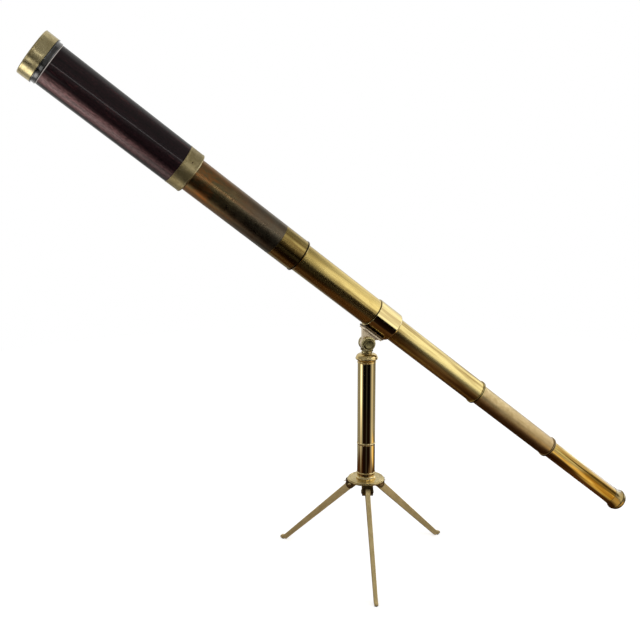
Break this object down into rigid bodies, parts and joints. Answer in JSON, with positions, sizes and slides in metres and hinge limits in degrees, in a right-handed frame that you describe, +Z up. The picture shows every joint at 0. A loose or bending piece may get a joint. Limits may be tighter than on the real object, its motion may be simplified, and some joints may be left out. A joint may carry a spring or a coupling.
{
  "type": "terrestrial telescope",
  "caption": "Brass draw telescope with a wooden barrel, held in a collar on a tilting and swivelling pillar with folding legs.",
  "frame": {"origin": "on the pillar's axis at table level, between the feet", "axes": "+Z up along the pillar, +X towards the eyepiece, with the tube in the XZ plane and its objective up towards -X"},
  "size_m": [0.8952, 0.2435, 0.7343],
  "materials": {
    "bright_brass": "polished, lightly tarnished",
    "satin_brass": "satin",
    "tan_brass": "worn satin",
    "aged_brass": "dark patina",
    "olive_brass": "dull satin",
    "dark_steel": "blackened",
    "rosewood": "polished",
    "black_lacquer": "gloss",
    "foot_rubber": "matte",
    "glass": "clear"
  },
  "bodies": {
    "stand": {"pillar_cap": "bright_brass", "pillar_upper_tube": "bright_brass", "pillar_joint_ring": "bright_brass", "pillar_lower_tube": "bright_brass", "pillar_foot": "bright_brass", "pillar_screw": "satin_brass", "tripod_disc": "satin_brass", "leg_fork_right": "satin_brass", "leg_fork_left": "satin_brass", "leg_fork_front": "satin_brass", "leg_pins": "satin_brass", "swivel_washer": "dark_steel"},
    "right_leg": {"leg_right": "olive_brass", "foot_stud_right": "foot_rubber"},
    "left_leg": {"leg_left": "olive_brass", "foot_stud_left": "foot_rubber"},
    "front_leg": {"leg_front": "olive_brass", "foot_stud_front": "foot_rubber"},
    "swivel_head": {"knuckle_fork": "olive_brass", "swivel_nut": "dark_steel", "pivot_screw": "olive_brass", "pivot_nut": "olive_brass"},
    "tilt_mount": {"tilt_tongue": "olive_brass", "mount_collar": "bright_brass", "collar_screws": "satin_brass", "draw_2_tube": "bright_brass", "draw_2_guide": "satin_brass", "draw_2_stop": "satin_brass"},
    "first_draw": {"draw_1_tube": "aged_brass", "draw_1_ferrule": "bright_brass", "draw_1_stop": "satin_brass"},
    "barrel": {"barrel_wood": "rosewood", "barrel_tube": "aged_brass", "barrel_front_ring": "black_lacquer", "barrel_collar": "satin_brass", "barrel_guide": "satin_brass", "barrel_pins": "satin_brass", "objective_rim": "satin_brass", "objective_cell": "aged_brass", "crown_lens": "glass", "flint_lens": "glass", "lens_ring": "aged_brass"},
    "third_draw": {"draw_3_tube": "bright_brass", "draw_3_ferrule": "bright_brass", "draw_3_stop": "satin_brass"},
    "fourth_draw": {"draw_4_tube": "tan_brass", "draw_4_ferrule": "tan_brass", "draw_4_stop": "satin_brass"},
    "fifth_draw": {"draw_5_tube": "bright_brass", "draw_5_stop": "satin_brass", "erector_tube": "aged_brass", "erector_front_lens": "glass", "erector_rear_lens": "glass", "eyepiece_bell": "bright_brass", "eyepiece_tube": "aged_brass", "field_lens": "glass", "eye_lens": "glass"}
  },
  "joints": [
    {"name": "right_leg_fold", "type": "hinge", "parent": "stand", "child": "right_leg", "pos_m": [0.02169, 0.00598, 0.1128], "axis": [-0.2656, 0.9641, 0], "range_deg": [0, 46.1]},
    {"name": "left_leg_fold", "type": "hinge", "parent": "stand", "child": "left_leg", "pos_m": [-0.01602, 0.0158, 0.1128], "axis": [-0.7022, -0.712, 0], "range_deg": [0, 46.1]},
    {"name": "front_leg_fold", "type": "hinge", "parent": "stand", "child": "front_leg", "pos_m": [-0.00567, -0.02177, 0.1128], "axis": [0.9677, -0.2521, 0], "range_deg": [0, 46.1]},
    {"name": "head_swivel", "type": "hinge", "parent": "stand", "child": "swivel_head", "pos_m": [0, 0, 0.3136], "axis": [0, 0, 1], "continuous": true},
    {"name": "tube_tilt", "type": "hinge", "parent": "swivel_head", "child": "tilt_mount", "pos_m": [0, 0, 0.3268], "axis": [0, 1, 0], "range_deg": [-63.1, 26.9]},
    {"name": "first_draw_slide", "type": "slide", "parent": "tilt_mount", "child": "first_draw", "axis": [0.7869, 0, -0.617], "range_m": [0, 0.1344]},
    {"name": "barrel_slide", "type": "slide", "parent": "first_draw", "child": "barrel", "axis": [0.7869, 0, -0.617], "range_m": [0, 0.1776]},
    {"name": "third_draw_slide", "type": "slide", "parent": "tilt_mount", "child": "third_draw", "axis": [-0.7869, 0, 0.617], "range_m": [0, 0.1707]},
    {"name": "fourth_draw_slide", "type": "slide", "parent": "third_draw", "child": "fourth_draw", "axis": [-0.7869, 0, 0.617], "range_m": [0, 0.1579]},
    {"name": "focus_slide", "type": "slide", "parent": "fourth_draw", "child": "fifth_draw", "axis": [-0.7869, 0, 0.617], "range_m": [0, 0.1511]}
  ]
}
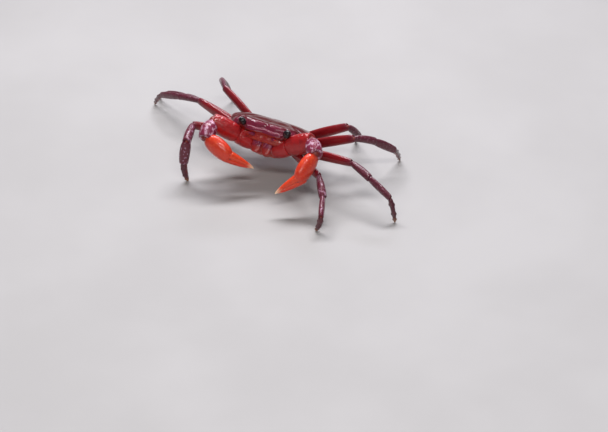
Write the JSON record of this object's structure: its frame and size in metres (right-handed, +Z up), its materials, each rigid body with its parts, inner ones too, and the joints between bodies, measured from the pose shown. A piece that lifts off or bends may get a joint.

Instructions for the task: Only lines with the string "materials" belong in your answer; copy each one.

Result of this task:
  "materials": {
Write the JSON record of this object's structure: its frame and size in metres (right-handed, +Z up), its materials, each rigid body with its parts, inner ones too, and the joints between bodies, measured from the pose shown. A piece that lifts off or bends may get a joint.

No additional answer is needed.